No nos resulta raro, a quienes mantenemos una columna de opinión en un medio de comunicación, que nos lleguen mensajes cargados de insultos e incluso de amenazas. Por lo general son frases mal hilvanadas, con una ortografía y una redacción tan malas que solamente son superadas en lo negativo por la falta de ideas. Si en alguna ocasión uno de los columnistas se ha dado el trabajo de responder, creyendo ingenuamente que podría mantener un debate con argumentos y razones, ha servido solo para ver cómo se elevan de tono las agresiones. Con esa misma ingenuidad creíamos que se trataba de gente fanática que estaba motivada por razones ideológicas y que el alimento semanal de los sábados había incrementado su agresividad.

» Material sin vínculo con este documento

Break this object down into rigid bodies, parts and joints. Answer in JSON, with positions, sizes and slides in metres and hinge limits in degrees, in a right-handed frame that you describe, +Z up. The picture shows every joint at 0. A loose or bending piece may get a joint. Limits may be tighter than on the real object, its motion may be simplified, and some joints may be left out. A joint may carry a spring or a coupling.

Pero no ha sido así. Gracias a ese espacio de preservación de la libertad de expresión que son las redes sociales, hemos visto que estábamos equivocados y hemos podido palpar una realidad que es a la vez repugnante y dolorosa. Repugnante, porque esa es la reacción que produce la venta de la palabra y del pensamiento, los dos elementos que se supone le dan el carácter de especie única al ser humano. Repugnante, porque al convertir al pensamiento y a la palabra en armas de alquiler que se ofrecen al mejor postor, cierran el paso a cualquier asomo de comportamiento ético. Que lo hagan por convicción, que acudan al insulto y a la amenaza porque creen en un proyecto político, es comprensible, aunque no sea justificable. Al fin y al cabo, todos somos portadores de los genes de los varios fundamentalismos que históricamente poblaron el mundo. Pero que lo hagan por dinero y además agazapados es, francamente, repugnante.

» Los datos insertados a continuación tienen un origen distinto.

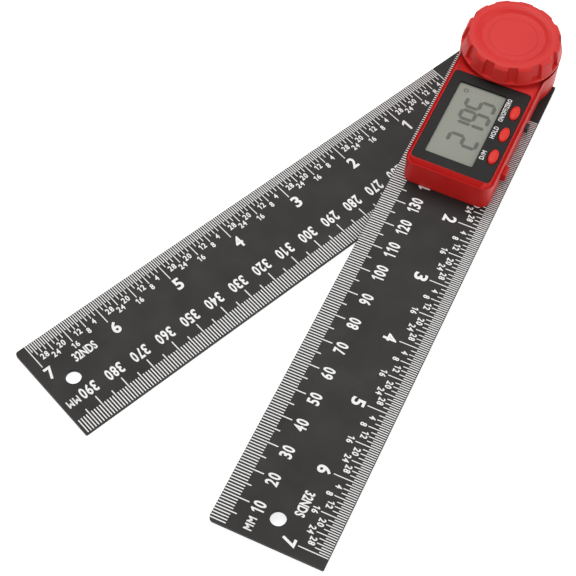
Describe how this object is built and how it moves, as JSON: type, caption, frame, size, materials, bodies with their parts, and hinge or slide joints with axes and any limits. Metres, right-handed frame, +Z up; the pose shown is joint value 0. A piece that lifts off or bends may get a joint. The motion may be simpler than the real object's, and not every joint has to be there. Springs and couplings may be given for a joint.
{
  "type": "digital angle finder ruler",
  "caption": "Digital angle finder: two flat printed rulers on a locking pivot, with a display head, buttons and a finned knob on the upper one.",
  "frame": {"origin": "pivot axis at the underside of the lower ruler", "axes": "+Z up along the pivot axis, -Y along the upper ruler towards its free end, +X towards the battery drawer; the lower ruler is opened 24 degrees from the upper one, towards -X"},
  "size_m": [0.1166, 0.2176, 0.0225],
  "materials": {
    "ruler_black": "satin black composite with white printed marks",
    "housing_red": "semi-gloss red moulding",
    "knob_red": "semi-gloss red moulding",
    "button_red": "satin orange-red silicone",
    "bezel_black": "satin black panel with white labels",
    "window_clear": "clear polished window",
    "display_grey": "grey-green liquid crystal display",
    "board_green": "green circuit board",
    "base_black": "matte black moulding",
    "strip_rubber": "layered contact rubber",
    "ribbon_amber": "amber flat cable film",
    "washer_nylon": "white nylon",
    "brass": "turned brass",
    "steel": "plain steel",
    "cell_steel": "nickel plated"
  },
  "bodies": {
    "lower_arm": {"lower_ruler": "ruler_black", "pivot_hub": "brass", "hub_screw_1": "steel", "hub_screw_2": "steel", "hub_screw_3": "steel", "arm_washer": "washer_nylon", "encoder_rotor": "board_green", "rotor_clip": "steel"},
    "upper_arm": {"upper_ruler": "ruler_black", "housing": "housing_red", "base_plate": "base_black", "housing_screw_1": "steel", "housing_screw_2": "steel", "housing_screw_3": "steel", "housing_screw_4": "steel", "encoder_stator": "board_green", "stator_screw_1": "steel", "stator_screw_2": "steel", "stator_screw_3": "steel", "main_board": "board_green", "board_screw_1": "steel", "board_screw_2": "steel", "board_screw_3": "steel", "link_ribbon": "ribbon_amber", "contact_strip": "strip_rubber", "display_glass": "display_grey", "display_window": "window_clear", "bezel": "bezel_black", "switch_1": "base_black", "switch_2": "base_black", "switch_3": "base_black", "upper_contact": "steel", "lower_contact": "steel", "top_bush": "brass", "clamp_washer": "steel"},
    "knob": {"locking_knob": "knob_red", "knob_insert": "brass", "knob_cap": "knob_red"},
    "unit_button": {"button_unit": "button_red"},
    "hold_button": {"button_hold": "button_red"},
    "power_button": {"button_power_zero": "button_red"},
    "drawer": {"battery_drawer": "housing_red", "coin_cell": "cell_steel", "drawer_catch": "base_black"}
  },
  "joints": [
    {"name": "arm_swing", "type": "hinge", "parent": "lower_arm", "child": "upper_arm", "pos_m": [0, 0, 0.00305], "axis": [0, 0, 1], "continuous": true},
    {"name": "knob_turn", "type": "hinge", "parent": "upper_arm", "child": "knob", "pos_m": [0, 0, 0.019], "axis": [0, 0, 1], "range_deg": [0, 360]},
    {"name": "press_unit", "type": "slide", "parent": "upper_arm", "child": "unit_button", "axis": [0, 0, -1], "range_m": [0, 0.0003], "stiffness_N_per_m": 800},
    {"name": "press_hold", "type": "slide", "parent": "upper_arm", "child": "hold_button", "axis": [0, 0, -1], "range_m": [0, 0.0003], "stiffness_N_per_m": 800},
    {"name": "press_power", "type": "slide", "parent": "upper_arm", "child": "power_button", "axis": [0, 0, -1], "range_m": [0, 0.0003], "stiffness_N_per_m": 800},
    {"name": "drawer_slide", "type": "slide", "parent": "upper_arm", "child": "drawer", "axis": [1, 0, 0], "range_m": [0, 0.024]}
  ]
}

Es a la vez una realidad dolorosa, porque no se puede permanecer impasible frente a gente joven que se vende para atacar a otros. Más aún si entre esos otros están sus amigos e incluso sus familiares, como se hizo evidente al ventilarse el asunto en las redes. Amigos y allegados de esos nuevos mercenarios hicieron saber su sorpresa y su decepción cuando se descubrieron las identidades. Los habían tenido ahí, a su lado, habían tomado más de una copa con ellos, habían compartido las derrotas de la Selección y muchas alegrías sin saber que daban la mano al troll que los acanallaba, al que estaba contratado para matar su honor y el de otros amigos. Fue duro para los tuiteros comprobar que los sicarios de tinta verdaderamente existen y que conviven con ellos. Una gran mayoría de los mensajes tenían una carga de dolor.

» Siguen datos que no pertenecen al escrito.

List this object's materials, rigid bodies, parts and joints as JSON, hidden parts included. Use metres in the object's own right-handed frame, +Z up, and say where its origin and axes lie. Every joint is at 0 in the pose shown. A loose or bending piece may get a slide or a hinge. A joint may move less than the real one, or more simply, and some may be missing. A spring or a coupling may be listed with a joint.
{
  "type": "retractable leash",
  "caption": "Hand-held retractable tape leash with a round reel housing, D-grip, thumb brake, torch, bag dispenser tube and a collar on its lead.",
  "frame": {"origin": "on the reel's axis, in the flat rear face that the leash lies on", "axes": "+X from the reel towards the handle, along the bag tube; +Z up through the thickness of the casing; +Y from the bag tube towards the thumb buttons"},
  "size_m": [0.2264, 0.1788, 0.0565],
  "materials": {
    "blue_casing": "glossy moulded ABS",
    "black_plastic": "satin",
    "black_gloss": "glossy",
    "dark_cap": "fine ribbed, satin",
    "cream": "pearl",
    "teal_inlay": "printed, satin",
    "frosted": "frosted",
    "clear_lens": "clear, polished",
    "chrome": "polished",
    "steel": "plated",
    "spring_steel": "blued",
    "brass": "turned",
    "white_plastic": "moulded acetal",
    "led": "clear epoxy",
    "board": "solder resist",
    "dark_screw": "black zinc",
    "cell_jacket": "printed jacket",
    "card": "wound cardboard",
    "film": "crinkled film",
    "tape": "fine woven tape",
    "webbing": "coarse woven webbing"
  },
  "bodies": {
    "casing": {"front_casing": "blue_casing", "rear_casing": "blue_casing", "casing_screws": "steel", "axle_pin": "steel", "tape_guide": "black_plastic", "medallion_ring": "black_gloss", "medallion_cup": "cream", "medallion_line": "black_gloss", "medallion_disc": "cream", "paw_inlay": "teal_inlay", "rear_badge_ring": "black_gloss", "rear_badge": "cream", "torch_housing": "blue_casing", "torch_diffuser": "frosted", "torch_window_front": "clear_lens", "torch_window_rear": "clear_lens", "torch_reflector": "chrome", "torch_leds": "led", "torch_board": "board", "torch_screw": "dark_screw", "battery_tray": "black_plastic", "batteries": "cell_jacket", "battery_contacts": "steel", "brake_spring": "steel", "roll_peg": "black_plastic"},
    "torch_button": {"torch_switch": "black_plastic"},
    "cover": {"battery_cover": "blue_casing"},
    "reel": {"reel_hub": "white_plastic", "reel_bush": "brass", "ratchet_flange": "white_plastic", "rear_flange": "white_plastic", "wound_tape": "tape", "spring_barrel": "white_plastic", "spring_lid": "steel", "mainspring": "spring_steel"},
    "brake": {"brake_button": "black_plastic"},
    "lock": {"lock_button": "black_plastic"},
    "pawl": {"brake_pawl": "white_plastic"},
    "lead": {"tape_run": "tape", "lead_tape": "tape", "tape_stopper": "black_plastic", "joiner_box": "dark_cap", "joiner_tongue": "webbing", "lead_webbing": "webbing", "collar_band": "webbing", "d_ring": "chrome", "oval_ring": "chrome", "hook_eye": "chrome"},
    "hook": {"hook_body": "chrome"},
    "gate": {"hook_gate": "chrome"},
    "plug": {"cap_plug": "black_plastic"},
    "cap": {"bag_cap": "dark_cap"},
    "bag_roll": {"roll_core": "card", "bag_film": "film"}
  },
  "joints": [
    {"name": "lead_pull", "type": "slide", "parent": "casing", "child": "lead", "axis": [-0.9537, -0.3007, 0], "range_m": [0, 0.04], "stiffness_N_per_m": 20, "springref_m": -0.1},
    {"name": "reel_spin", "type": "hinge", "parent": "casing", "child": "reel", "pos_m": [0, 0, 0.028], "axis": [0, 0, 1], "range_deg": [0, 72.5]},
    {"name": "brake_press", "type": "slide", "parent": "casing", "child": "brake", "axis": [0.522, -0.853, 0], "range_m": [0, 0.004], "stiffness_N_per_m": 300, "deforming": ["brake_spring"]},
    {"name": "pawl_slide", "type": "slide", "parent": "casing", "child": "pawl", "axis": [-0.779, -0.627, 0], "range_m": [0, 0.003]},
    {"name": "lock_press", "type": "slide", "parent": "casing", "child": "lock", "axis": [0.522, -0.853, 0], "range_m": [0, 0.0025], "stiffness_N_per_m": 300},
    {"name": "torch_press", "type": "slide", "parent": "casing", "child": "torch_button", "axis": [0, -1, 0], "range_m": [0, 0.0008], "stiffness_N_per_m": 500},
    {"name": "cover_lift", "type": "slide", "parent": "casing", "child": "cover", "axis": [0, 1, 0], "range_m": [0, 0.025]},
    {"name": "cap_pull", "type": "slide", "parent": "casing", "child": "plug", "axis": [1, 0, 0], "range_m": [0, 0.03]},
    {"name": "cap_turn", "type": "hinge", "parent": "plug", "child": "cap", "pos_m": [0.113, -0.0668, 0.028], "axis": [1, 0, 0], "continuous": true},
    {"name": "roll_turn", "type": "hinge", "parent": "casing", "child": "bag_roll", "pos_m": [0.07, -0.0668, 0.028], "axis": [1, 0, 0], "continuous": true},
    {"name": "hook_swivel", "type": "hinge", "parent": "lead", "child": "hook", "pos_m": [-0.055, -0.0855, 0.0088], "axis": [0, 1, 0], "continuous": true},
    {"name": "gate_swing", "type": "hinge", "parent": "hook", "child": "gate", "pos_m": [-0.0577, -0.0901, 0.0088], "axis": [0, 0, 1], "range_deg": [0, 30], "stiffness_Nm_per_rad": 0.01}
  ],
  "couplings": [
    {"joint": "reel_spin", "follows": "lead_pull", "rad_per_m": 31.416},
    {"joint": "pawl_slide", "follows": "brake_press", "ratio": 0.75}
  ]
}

Junto a estos mercenarios o, más bien, detrás de ellos y escondiendo la mano están quienes los contrataron. No son seres incorpóreos, son personas de carne y hueso que dirigen instituciones estatales encargadas de administrar nuestros recursos. Con nuestro dinero los contrataron y los corrompieron. Sin embargo, se han quedado callados como si no fuera con ellos. Se acomoda para ellos la sentencia de Juana Inés: tan culpable es quien peca por la paga como quien paga por pecar.